Music Is My Love

Music Is My Love
from my ratemydrawings.com collection

Tuesday, August 26, 2014

The Need For Escape

There has come a point where I see how broken and damaged I really am. One of my sisters told me about this energy healing program where it works to heal your heart wall. But I learned why my heart wall is to not be touched, because it is in so many pieces. You feel trapped you can't move on nor can you change you're only trapped. You feel it the door has been locked and the key thrown away as others watch you suffer.
And yet who can you blame, you feel it you really feel it because you feel that you can only blame yourself. What have you done why have you only known to just run? Run right into failure and destruction. Now a days tears come so easily because my body mind and heart have reached their breaking point. I thought I was strong, I was so sure that I was ok, that I was fine.
But no I'm destroyed I suffocate everyday living with those who hate me, judge me. I have nothing good with my family no one really understands me or anything I am trying to fix. I also learned some reasons why I've been dying inside.

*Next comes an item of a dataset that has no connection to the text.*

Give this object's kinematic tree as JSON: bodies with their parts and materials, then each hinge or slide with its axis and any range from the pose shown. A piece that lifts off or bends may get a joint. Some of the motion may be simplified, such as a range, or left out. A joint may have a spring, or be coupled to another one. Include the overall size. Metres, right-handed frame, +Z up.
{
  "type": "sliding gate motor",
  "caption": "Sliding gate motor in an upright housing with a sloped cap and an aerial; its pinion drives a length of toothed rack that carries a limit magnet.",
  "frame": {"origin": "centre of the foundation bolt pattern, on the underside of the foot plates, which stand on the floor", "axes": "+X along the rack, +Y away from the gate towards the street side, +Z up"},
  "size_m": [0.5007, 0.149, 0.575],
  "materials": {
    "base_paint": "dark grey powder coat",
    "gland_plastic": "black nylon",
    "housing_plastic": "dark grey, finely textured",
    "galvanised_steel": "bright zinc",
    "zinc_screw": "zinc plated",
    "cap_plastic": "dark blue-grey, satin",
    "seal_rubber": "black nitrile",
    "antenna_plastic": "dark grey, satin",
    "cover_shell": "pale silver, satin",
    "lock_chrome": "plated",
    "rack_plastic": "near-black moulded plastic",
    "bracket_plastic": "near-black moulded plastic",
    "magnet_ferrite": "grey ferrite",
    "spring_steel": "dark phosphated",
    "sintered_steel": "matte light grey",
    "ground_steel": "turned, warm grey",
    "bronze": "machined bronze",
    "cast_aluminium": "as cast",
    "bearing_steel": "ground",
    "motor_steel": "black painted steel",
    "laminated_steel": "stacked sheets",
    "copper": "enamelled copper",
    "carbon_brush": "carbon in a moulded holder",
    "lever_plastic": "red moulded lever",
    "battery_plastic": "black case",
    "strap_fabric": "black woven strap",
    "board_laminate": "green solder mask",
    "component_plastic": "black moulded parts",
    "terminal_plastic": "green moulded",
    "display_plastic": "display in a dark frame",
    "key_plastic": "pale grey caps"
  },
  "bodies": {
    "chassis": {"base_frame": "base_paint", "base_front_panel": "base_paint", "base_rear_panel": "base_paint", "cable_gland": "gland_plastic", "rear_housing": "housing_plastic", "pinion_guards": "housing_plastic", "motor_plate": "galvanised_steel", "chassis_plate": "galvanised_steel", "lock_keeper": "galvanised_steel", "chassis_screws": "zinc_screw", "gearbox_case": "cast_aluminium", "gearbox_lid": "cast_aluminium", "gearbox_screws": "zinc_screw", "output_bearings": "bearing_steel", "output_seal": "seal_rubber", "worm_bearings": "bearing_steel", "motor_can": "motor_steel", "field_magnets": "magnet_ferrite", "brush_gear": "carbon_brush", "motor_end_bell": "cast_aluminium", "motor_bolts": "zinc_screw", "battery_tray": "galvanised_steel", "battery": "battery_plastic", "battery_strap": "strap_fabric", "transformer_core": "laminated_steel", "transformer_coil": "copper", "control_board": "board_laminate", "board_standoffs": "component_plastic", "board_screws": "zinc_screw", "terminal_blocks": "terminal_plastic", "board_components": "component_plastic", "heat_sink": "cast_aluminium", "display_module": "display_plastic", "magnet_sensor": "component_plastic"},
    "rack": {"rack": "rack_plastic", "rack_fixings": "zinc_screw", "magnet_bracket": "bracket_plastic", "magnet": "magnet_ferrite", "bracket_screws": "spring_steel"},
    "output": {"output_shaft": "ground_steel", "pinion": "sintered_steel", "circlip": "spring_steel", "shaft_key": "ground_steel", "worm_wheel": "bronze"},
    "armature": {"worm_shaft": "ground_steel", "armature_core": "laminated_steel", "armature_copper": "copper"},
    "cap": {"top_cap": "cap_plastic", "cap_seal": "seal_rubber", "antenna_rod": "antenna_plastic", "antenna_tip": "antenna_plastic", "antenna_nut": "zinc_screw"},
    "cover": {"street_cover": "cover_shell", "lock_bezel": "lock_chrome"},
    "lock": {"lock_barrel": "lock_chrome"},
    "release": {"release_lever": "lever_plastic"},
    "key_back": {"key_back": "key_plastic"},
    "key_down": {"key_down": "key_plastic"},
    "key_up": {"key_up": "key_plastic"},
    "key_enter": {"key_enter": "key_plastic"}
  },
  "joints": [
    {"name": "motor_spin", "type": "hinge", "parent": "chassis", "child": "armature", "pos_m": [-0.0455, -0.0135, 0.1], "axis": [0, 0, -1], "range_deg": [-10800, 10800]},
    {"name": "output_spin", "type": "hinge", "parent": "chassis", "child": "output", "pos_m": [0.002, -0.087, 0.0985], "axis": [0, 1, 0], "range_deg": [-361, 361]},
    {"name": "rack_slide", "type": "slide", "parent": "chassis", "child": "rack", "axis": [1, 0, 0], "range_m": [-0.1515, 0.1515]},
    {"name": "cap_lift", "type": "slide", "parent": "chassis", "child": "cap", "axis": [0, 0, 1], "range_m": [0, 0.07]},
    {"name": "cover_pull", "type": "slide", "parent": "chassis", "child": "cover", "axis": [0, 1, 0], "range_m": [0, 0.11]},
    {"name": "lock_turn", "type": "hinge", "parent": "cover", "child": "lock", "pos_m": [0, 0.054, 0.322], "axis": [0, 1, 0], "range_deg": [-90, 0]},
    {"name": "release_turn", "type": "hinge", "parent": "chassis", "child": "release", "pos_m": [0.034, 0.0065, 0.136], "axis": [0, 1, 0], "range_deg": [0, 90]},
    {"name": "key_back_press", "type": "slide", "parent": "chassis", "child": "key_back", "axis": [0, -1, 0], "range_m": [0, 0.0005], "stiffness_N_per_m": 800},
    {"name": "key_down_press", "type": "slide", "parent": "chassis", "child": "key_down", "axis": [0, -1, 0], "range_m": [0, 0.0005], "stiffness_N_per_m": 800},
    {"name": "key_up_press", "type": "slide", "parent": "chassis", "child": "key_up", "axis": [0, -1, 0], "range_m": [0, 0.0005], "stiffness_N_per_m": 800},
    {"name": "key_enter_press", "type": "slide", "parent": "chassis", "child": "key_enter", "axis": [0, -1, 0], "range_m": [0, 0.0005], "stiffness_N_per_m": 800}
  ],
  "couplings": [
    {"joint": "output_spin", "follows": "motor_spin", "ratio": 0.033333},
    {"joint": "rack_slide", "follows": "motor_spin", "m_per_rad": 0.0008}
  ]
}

I was only 12 when I was alone in the PE locker room changing. I then heard the boys behind me. One grabbed my breasts and another pulled my arms behind me.  I screamed out for help. Our teacher came and saved me, but when taking it to police they rejected it. I told my sisters but they scoffed at me, telling me to stop telling lies. I was devastated who in the world could  I tell about what happened?

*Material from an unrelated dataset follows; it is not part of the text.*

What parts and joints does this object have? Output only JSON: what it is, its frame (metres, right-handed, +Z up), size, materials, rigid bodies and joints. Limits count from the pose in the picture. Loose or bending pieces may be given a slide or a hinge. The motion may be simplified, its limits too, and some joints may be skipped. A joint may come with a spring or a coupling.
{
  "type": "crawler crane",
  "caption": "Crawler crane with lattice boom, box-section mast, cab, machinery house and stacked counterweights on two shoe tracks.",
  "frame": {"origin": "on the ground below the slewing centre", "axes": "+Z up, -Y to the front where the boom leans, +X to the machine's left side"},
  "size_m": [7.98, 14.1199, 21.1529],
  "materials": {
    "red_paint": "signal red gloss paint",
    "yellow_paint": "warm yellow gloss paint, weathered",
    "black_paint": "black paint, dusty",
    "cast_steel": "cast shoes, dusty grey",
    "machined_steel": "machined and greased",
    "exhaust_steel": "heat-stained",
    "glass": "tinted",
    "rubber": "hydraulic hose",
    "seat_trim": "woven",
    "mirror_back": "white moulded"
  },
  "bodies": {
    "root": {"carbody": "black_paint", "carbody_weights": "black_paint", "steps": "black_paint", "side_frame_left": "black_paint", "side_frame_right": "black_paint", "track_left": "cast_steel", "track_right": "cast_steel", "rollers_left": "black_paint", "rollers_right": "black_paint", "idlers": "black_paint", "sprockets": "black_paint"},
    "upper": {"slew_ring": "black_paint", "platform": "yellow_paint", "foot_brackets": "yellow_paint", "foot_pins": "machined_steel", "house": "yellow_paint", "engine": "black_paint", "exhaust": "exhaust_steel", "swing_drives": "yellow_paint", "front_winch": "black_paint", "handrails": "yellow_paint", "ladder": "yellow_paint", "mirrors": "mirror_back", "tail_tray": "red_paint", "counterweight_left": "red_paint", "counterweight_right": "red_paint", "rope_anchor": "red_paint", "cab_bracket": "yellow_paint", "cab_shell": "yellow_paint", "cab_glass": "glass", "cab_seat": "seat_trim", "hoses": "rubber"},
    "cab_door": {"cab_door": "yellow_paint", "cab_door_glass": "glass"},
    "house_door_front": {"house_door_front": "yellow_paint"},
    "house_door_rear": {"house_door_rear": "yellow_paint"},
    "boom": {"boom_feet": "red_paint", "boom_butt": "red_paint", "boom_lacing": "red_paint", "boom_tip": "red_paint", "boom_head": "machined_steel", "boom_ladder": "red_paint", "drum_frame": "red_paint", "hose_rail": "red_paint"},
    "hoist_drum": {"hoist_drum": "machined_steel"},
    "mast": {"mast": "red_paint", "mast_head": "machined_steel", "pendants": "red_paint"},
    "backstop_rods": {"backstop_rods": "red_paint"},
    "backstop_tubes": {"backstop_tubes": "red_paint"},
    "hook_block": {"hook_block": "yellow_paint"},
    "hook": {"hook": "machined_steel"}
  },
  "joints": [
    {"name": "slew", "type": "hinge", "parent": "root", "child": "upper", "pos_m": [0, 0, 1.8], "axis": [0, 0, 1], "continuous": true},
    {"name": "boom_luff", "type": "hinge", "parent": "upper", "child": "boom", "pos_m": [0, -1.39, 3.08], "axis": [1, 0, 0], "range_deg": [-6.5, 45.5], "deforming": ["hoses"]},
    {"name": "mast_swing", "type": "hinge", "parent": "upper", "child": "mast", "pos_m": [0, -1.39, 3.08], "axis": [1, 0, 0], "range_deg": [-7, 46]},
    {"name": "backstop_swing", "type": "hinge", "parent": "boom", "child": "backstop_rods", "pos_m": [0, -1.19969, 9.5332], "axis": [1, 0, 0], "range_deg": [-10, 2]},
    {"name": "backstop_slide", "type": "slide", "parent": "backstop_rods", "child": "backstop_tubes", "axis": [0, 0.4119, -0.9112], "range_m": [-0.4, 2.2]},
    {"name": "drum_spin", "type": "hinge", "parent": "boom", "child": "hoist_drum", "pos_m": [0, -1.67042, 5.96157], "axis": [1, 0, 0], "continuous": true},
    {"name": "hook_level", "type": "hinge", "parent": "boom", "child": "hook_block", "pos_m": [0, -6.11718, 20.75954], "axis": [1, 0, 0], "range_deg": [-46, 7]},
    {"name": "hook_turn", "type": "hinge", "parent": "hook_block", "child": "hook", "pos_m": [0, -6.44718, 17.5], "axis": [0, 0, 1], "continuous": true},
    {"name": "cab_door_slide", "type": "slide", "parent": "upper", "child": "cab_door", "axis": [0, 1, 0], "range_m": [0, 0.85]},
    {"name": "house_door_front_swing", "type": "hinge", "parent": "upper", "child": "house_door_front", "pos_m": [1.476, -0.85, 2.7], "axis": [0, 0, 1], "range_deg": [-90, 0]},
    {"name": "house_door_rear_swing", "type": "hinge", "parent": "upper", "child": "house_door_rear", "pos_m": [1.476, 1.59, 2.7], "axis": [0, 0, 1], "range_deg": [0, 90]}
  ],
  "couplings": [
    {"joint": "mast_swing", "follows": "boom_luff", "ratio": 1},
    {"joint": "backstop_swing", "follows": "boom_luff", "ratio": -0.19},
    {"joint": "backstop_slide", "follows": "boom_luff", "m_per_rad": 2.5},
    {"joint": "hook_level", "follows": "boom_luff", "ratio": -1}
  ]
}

No one I was alone. I was chased home many times by the same boys trying to do the act again but my dog saved me many times. He protected me and was my only friend I could tell about what happened. The fear, the crushing pain of pretending to be ok.

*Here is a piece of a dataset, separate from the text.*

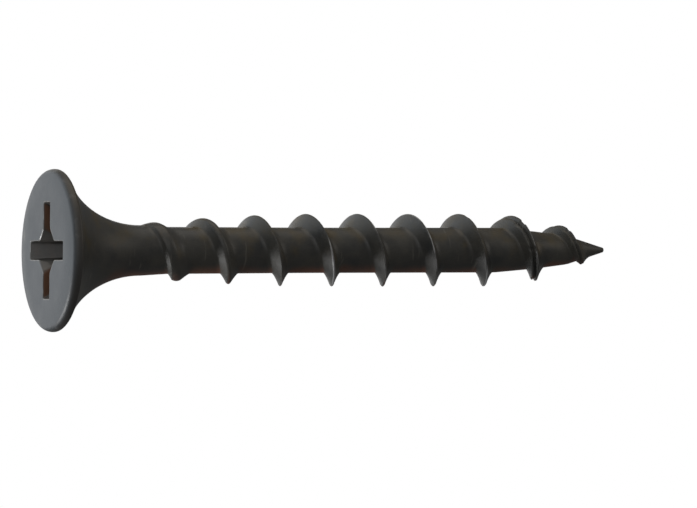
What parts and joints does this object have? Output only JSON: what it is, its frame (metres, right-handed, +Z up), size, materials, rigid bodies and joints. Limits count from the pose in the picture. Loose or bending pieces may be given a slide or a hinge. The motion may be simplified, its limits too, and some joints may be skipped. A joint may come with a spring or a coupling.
{
  "type": "wood screw",
  "caption": "Coarse-threaded wood screw with a bugle head, a flat cross-recessed face, a full-length right-hand thread and a sharp rolled point.",
  "frame": {"origin": "centre of the head's flat face, on the screw's axis, over the recess", "axes": "+X along the screw's axis from the head to the point, as it lies when driven level; the driver comes from -X; +Z up, along one wing of the cross recess"},
  "size_m": [0.0315, 0.0084, 0.0084],
  "materials": {
    "black_phosphate": "dull black phosphate conversion coating on rolled steel, blue-grey and satin on the pressed face, with a trace of brown oil and rust on the thread"
  },
  "bodies": {
    "root": {"screw": "black_phosphate"}
  },
  "joints": []
}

I went to college was then sexually assaulted. I told someone and he dismissed it as my own fault. That the way I was dressed was the reason for the attack. I again reverted to being strong. I was punched by another. I'm so tired, I'm so broken and done. No one can save me, and I am locked in a jail of my own continuing suffering. 
I have only one control anymore, the color of my hair. I've decided I'll go blonde and make that change. I can't change anything else, not even my own heart. I've never realized how broke I was, carrying over 16 years worth of pain and suffering. Hah, but I hope the change will come sooner. I really really do.
KEEP BELIEVING!!!!!!!!!!!!!!!!!!!!!!!!!!!!!!!!!!!!!!!